Упрекая своего оппонента в πρωτον ψεύδοσ, фундаментальном заблуждении, Кант лишь стушевывает собственное: абсолютную юридификацию морали . Заметка «О мнимом праве лгать из человеколюбия» является в этом смысле не случайной оплошностью (тем, что немцы называют Ausrutscher), а прямым следствием его общего этического учения. В свою очередь, этическая доктрина представляет собой прямой формальный перенос философского метода в практическую сферу, где последний подчиняет себе неподвластные рассудку содержания. Можно сказать, что познавательное бессилие «Критики чистого разума» компенсируется абсолютизмом «Критики практического разума»; Кант, влюбленный, по его словам, в метафизику[265], которой он не находит места в научной философии, с какой-то свирепостью переносит эту теоретикопознавательно запретную страсть в этическое. Еще раз его же словами[266]: он «должен был устранить знание, чтобы получить место для веры», после чего метафизика, позорно изгнанная в научную дверь, триумфально возвращается через окно нравственного императива.
Метод, в обоих случаях, остается неизменным и называется questio juris. Это чистая техника судопроизводства, выдающая себя за философию (jurisdictio mentalis). Надо вспомнить особенности познавательного механизма у Канта, чтобы опознать его и в кантовской этике. Созерцания без понятий слепы, понятия без созерцаний пусты. Связь тех и других есть познание. Пустое понятие заполняется слепым чувственным материалом, который, как понятый , есть уже не сам , а произведение понятия. «Мы лишь a priori познаем в вещах то, что сами же вкладываем в них»[267]. Это a priori Кант отождествляет с формальным , в чем Макс Шелер[268]видит его основную ошибку: как в теории познания, так и в учении о нравственности. Ибо если и допустить, что формальное без материального пусто, а материальное без формального слепо, то на каком основании в синтезе того и другого определяющим оказывается именно пустое . О содержании понятия самом по себе нельзя ничего знать (кроме того, что о нем ничего нельзя знать); наше познание не задается вещью, а задает вещь , то есть мы познаем в вещи ровно столько, сколько сами в нее вкладываем (чистота, как синтез пустоты и слепоты).
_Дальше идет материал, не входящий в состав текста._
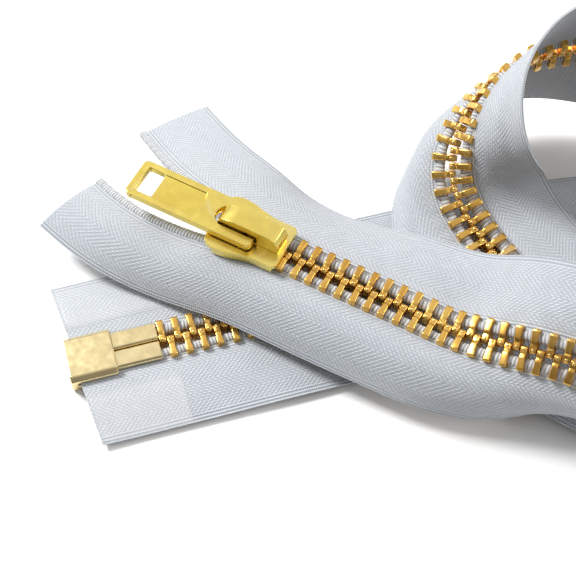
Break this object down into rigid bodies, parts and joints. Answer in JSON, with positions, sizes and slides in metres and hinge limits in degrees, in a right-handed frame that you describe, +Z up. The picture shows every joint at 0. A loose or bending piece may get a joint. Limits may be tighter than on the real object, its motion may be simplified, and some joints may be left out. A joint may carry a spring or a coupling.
{
  "type": "open-end metal zipper",
  "caption": "Open-end separating metal zipper on herringbone tape, closed, its strip laid in a loose loop, with a locking slider, pull tab, pins and retainer box.",
  "frame": {"origin": "centre of the retainer box's underside, at table height", "axes": "+Z up; the slider's mouth points to -X; +Y away from the viewer's side of the front strip"},
  "size_m": [0.1861, 0.142, 0.0522],
  "materials": {
    "tape": "woven herringbone",
    "cord": "twisted thread",
    "teeth": "polished, slightly aged",
    "stops": "polished",
    "bottom_fittings": "satin pale brass",
    "film": "clear film",
    "slider": "polished, lightly worn",
    "spring": "bright",
    "pawl": "plain"
  },
  "bodies": {
    "strip": {"left_tape": "tape", "right_tape": "tape", "left_cord": "cord", "right_cord": "cord", "left_teeth": "teeth", "right_teeth": "teeth", "left_end_film": "film", "right_end_film": "film", "retainer_box": "bottom_fittings", "box_pin": "bottom_fittings", "insertion_pin": "bottom_fittings"},
    "left_top": {"left_top_tape": "tape", "left_top_cord": "cord", "left_top_teeth": "teeth", "left_top_stop": "stops"},
    "right_top": {"right_top_tape": "tape", "right_top_cord": "cord", "right_top_teeth": "teeth", "right_top_stop": "stops"},
    "slider": {"slider_body": "slider", "crown_cap": "slider", "lock_spring": "spring"},
    "pawl": {"lock_pawl": "pawl"},
    "pull": {"pull_tab": "slider"}
  },
  "joints": [
    {"name": "slider_travel", "type": "slide", "parent": "strip", "child": "slider", "axis": [1, 0, 0], "range_m": [0, 0.032], "deforming": ["left_top_tape", "left_top_cord", "left_top_teeth", "left_top_stop", "right_top_tape", "right_top_cord", "right_top_teeth", "right_top_stop"]},
    {"name": "left_top_spread", "type": "hinge", "parent": "strip", "child": "left_top", "pos_m": [0.0615, 0.0386, 0.014], "axis": [0, 0, 1], "range_deg": [0, 6.1]},
    {"name": "right_top_spread", "type": "hinge", "parent": "strip", "child": "right_top", "pos_m": [0.0615, 0.0386, 0.014], "axis": [0, 0, -1], "range_deg": [0, 6.1]},
    {"name": "pull_swing", "type": "hinge", "parent": "slider", "child": "pull", "pos_m": [0.0215, 0.0386, 0.0187], "axis": [0, 1, 0], "range_deg": [0, 160]},
    {"name": "pawl_lift", "type": "hinge", "parent": "slider", "child": "pawl", "pos_m": [0.0246, 0.0386, 0.02015], "axis": [0, 1, 0], "range_deg": [0, 4.2], "deforming": ["lock_spring"]}
  ],
  "couplings": [
    {"joint": "left_top_spread", "follows": "slider_travel", "rad_per_m": 3.27},
    {"joint": "right_top_spread", "follows": "slider_travel", "rad_per_m": 3.27}
  ]
}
Можно представить себе это конкретно и практически , скажем, на примере врача, который познает в пациенте болезнь, которую сам же предварительно и вмыслил в него, или на примере судьи, находящего то же в обвиняемом. Природа (в кантовски осмысленном естествознании), мир (в кантовски осмысленной морали) есть подследственный , а философия, соответственно, мораль — «полиция»[269]. Никакой двусмысленности: разум стоит перед природой «не как школьник, которому учитель подсказывает всё, что он хочет, а как назначенный судья, вынуждающий свидетелей отвечать на поставленные им вопросы »[270]. Так, в пределах видимости прусского, к тому же философского, ландшафта.
Но если разум есть разум, и один — у философа и нефилософа, то что мешает нам увидеть этот разум в других оптиках и других ландшафтах. Скажем, в практике судей-демонологов, которые сначала вкладывали в обвиняемую «ведовство» , а потом извлекали его из нее, как «признание» . Или у судей-естествоиспытателей, вкладывающих в природу свои «сценарии» , чтобы под пытками эксперимента вынуждать её сознаваться в них. Обобщенно: судей, которые обязывают свидетелей говорить правду, после того как сами же и определили, что есть правда. Мы воздержимся от дальнейших ассоциаций, напрашивающихся на ум, потому что читатель при желании сделает это сам.